# Bugs in java moss?



## kuklachica (Dec 23, 2009)

I bought some java moss today that is attached to a cork (so it can float). I bought it from a very nice LFS near my in-law's house. When I got home (5 hours later) and took it out of the bag, I noticed little bugs zooming around in the water. I assume they are on the plants, or possibly on the cork if it is decaying. I rinsed the java moss and cork in hot water and then put it in my tank. 

Are these bugs ok? Is it common to have these on plants (I have never had live plants before). Or should I take it out of my tank and toss it?? I also bought water sprite but did not see anything it its bag. Can I leave that in my tank as well?

thank you!


----------



## Hadouken441 (Jan 27, 2010)

I bet its totally fine. Its probably just little knats that want to be by the water. One of my plants came with some too but they got eaten by my betta. They like so sit on the water and the betta will snag em. You can either kill em yourself or just have your betta eat them haha! And Java moss rocks. Just make sure you trim it and keep it always at 1 inch to 1 1/2 inch length. It grows fluffier that way.


----------



## 1fish2fish (Sep 10, 2009)

I've never heard of Java moss needing a cork to float? 
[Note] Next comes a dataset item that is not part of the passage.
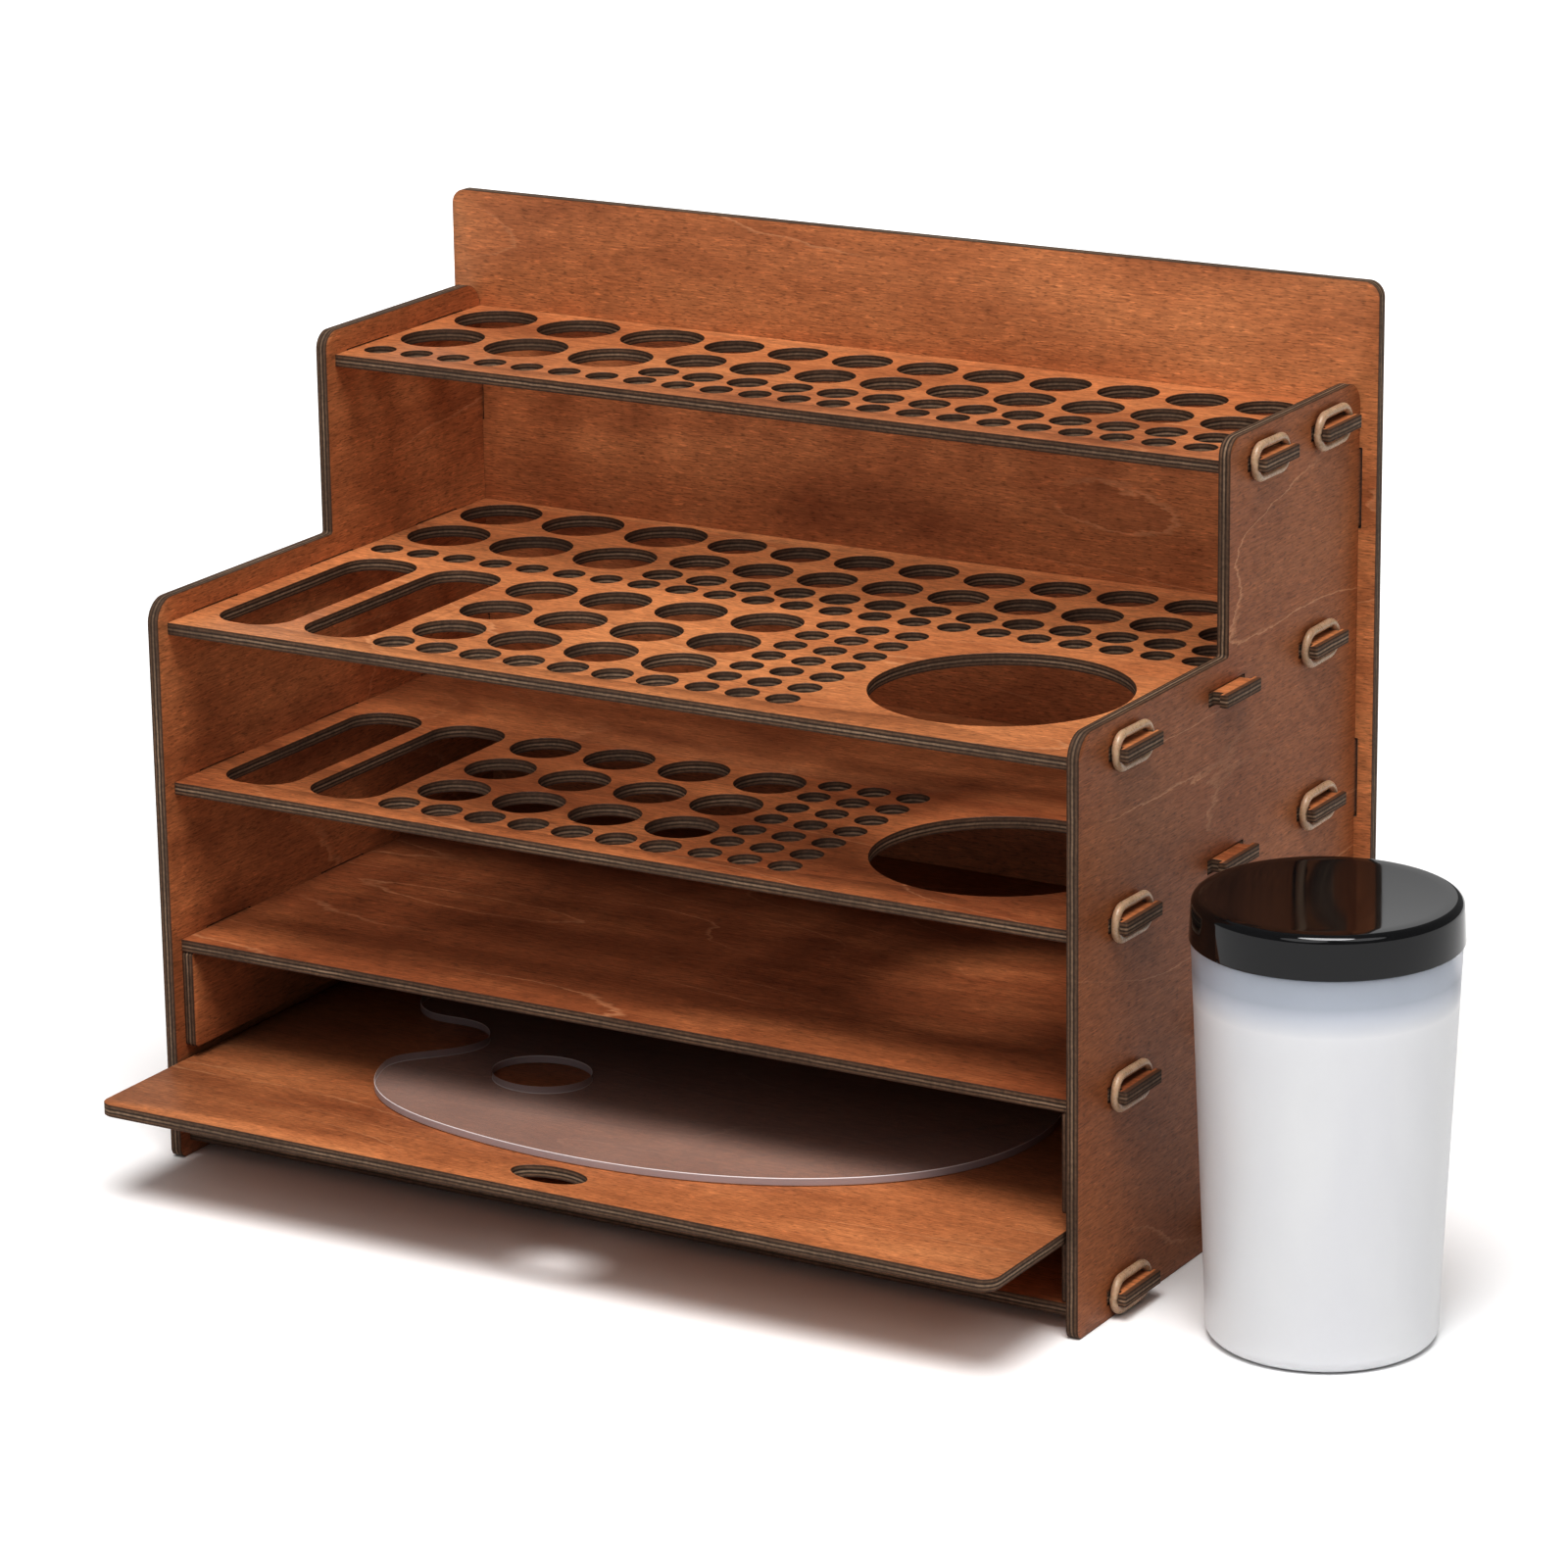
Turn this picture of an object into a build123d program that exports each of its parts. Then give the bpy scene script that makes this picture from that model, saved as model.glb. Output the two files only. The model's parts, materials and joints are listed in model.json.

Rinse the plants off really well in warm water before putting them in the tank.. that should take care of the bugs.


----------



## kuklachica (Dec 23, 2009)

I think they just put it on the cork to show customers various ways it can be tied to things. I figured my fish would probably eat the bugs. I rinsed it in hot water and didn't see anything after that. But tomorrow I'll take it off the cork in case that is decaying. thank you!


----------



## TokyoBetta (Jan 19, 2010)

Hi there

I also recently added Java moss to my tank. I was really surprised to see your thread, as it described precisely what I found in my moss. I thought it was random but I guess it's not.

A couple weeks back I got some new plants, Anarchis and Java moss to be exact. I brought it all home, rinsed it off as you did to ensure minimal contamination from wherever it had been prior, and put it in the tank. 

The next day i noticed by chance that Sam was eating then spitting something back out, and upon closer inspection it appeared to be some kind of little white bug that almost looked like a tick. It was already dead but to be safe I fished it out and checked all the moss again and found no others.

I guess these things are just native to the moss.


----------